Although the “Frau” of the title is the Empress, the fairy-tale
creature from another realm, it is clearly the wife of dyer Barak who is the
central figure of the opera. And in her debut in the role Christine Brewer,
heard on December 20 in the Lyric Opera House, was a triumph of legendary
level. Brewer, who long ago made Ariadne a signature role, is now a major
Wagnerian. Her Isolde has been praised on disc and on stage, and she recently
sang her first Bru”nnhilde in a London concert performance of
“Go”tterda”mmerung.” She is a fascinating singer, for although she
has the voice of neither Flagstad nor Nilsson, she brings a humane warmth to
her work that causes listeners to identify with the characters she portrays.
Although she in no way overlooked the shrew that the Wife is in her scorn for
her husband in the first half of “Frau,” even there she evoked sympathy
for a very modern woman in an unhappy marriage. And when at her most vehement
she sang [italics]; she never shouted or barked. Her suffering was palpable,
and when change came, the heart of the audience was torn with her own in her
pain-wrought confession to Barak.
And the Lyric could not have cast her next to a better Empress than
Deborah Voigt, a veteran in the role. Friendly rivals perhaps as Ariadne, the
voices of the two sopranos blended beautifully in this staging — despite
the feeling that Voigt no longer sings with quite the radiant ease that made
her famous. She understands the Empress fully and gave full vent to the
despair that she feels when told that unless she finds a shadow — i.e.
becomes a mother to one of the ensemble of children crying for incarnation
— her husband will turn to stone. Her opposition to the Nurse’s designs,
her confrontation of her father Keikobad and finally her refusal to acquire a
shadow at the expense of the Dyer’s Wife were played with genuine
feeling.
Inspired perhaps by Brewer, Franz Hawlata, the only non-American among the
five leads, sang a singularly sympathetic Barak, a role strictly secondary in
most productions. There was nothing one dimensional about Hawlata’s often
too self-effacing dyer, and his love for his wife came across as genuinely
enduring — despite her treatment of him. He renewed his pledge to her,
recalling: “She was placed in my care for me to cherish, to protect in my
hands, to look after her and respect her for the sake of her young heart.”
He made clear that the words had meaning for him — and for those who heard
them. And his three handicapped brothers, usually caricatures of offish
bearing, were winningly played by Daniel Sutin, Andrew Funk and John
Easterlin. Tenor Robert Dean Smith, a current Bayreuth Tristan, was a
strong-voiced and attractive Emperor, especially when he swept down from
above on a white stallion. As the Nurse mezzo Jean Grove almost stole the
show with her portrayal of a woman essentially in alliance with the “bad
guys” of the story.

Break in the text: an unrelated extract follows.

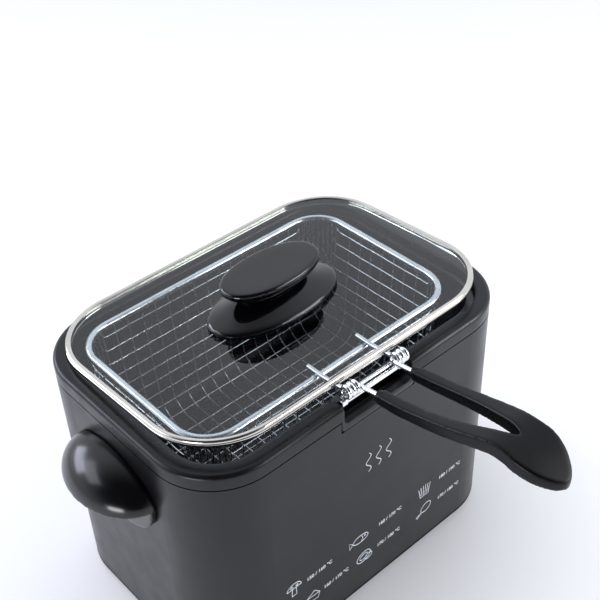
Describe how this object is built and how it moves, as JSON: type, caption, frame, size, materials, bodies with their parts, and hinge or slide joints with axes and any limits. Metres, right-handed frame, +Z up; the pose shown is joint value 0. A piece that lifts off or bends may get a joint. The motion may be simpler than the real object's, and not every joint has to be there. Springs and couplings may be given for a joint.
{
  "type": "deep fryer",
  "caption": "Compact household deep fryer with a lift-out wire basket on a folding handle, a glass lid, side grips and a thermostat dial.",
  "frame": {"origin": "middle of the body's plan, on the plane of the rubber feet", "axes": "+X along the body's long side towards the control end, -Y towards the basket handle, +Z up"},
  "size_m": [0.3242, 0.3201, 0.2261],
  "materials": {
    "housing_black": "satin charcoal-black stove enamel on sheet steel",
    "base_plastic": "fine-grained moulded plastic",
    "feet_rubber": "soft black rubber",
    "zinc_steel": "bright zinc plate",
    "collar_plastic": "satin black heat-resistant plastic",
    "pot_enamel": "smooth black enamel with fine speckle",
    "spreader_aluminium": "plain rolled aluminium",
    "element_steel": "heat-tinted stainless tube",
    "shield_steel": "plain rolled steel",
    "cutout_ceramic": "cream heat-resistant case",
    "sensor_copper": "drawn copper",
    "control_plastic": "cream heat-resistant plastic",
    "dial_plastic": "polished black plastic",
    "bezel_plastic": "satin dark grey plastic",
    "lamp_amber": "clear amber lens",
    "terminal_plastic": "white plastic",
    "gland_rubber": "black rubber",
    "handle_gloss": "polished black plastic",
    "plated_wire": "bright tin plate on steel wire",
    "bracket_chrome": "bright chrome plate on steel wire",
    "grip_plastic": "satin black moulded plastic",
    "lid_steel": "polished stainless steel",
    "lid_glass": "clear toughened glass",
    "knob_gloss": "polished black plastic"
  },
  "bodies": {
    "body": {"outer_housing": "housing_black", "base_plate": "base_plastic", "rubber_feet": "feet_rubber", "tie_rods": "zinc_steel", "base_screws": "zinc_steel", "rim_collar": "collar_plastic", "inner_pot": "pot_enamel", "heat_spreader": "spreader_aluminium", "heating_element": "element_steel", "element_clamp": "zinc_steel", "heat_shield": "shield_steel", "shield_screws": "zinc_steel", "thermal_cutout": "cutout_ceramic", "thermostat_sensor": "sensor_copper", "thermostat_body": "control_plastic", "dial_bezel": "bezel_plastic", "pilot_lamp_body": "control_plastic", "pilot_lamp_lens": "lamp_amber", "terminal_block": "terminal_plastic", "cord_gland": "gland_rubber", "left_side_handle": "handle_gloss", "right_side_handle": "handle_gloss", "left_handle_screws": "zinc_steel", "right_handle_screws": "zinc_steel"},
    "basket": {"basket_rim_wire": "plated_wire", "basket_mesh": "plated_wire", "basket_bracket": "bracket_chrome"},
    "basket_handle": {"handle_prongs": "bracket_chrome", "handle_grip": "grip_plastic"},
    "lid": {"lid_ring": "lid_steel", "lid_glass": "lid_glass", "lid_knob_base": "knob_gloss", "lid_knob_cap": "knob_gloss", "knob_washer": "zinc_steel", "knob_screw": "zinc_steel"},
    "dial": {"thermostat_dial": "dial_plastic", "thermostat_shaft": "zinc_steel"}
  },
  "joints": [
    {"name": "basket_lift", "type": "slide", "parent": "body", "child": "basket", "axis": [0, 0, 1], "range_m": [0, 0.12]},
    {"name": "handle_fold", "type": "hinge", "parent": "basket", "child": "basket_handle", "pos_m": [0, -0.089, 0.1975], "axis": [-1, 0, 0], "range_deg": [0, 72]},
    {"name": "lid_lift", "type": "slide", "parent": "basket", "child": "lid", "axis": [0, 0, 1], "range_m": [0, 0.12]},
    {"name": "thermostat_turn", "type": "hinge", "parent": "body", "child": "dial", "pos_m": [0.135, 0, 0.062], "axis": [1, 0, 0], "range_deg": [0, 270]}
  ]
}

In a comment in the Lyric’s program Grove described
the Nurse as “a Type A personality from Hell,” but cautioned: “If she
were singing ugly all the time, no one would pay any attention to her.”
Lamentation over the complex and convoluted plot of “Frau” is
commonplace, but here the leading roles were all sung with such insight that
they became credible women and men in a story in no way beyond everyday
imagination. It is much to Curran’s credit that he brought “Frau” down
to earth, stressing that despite their roots in fantasy Strauss has made
flesh-and-blood humans of Hofmannsthal’s somewhat fantastic figures. Adding
to the unforced fluency of the production was the skilled hand of conductor
Sir Andrew Davis, the Lyric’s music director, in whom Strauss has a firm
friend and ally. Davis stressed not only the drama of “Frau,” but also
the melting beauty of a score that almost a century after its 1919 Vienna
premiere stands as the valedictory outpouring of the supreme talent of the
last great Romantic. In those magic moments when Strauss reduced the
orchestra to chamber-music transparency Davis brought true enchantment to the
production. Indeed, the playing that Davis evoked from the Lyric’s
orchestra gave meaning to Glenn Gould’s designation of Strauss’ product
as “ecstatic music.”
Finally, in a personal perspective on the opening remarks on the degree to
which Strauss is taken for granted without adequate appreciation of his
achievement. The opulence of Chicago’s “Frau” returned me to the Vienna
of 1951, where it was my great good fortune to be a student. I saw my first
“Rosenkavalier” in the historic 900-seat Theater an der Wien, the home of
the Vienna State Opera while the company awaited reconstruction of its
war-devastated house on the Ringstrasse.
I thought often of that distant day after the Chicago “Frau,” for
Strauss had then been dead for only two years. My first Marschallin was
Viorica Ursuleac who had sung the first Arabella in Dresden in 1933. And on
the podium — as he had been in Dresden — was her husband Clemens Krauss,
closely associated with Strauss not only as a conductor, but further as the
librettist for “Capriccio.” I must have seen Ursuleac in the role four
times during that year — with little sense of the music history that played
before my eyes. Perhaps it is this early experience that accounts for the
enduring role that Strauss has played in over half a century of opera, and
validates the gratitude that I feel for this production.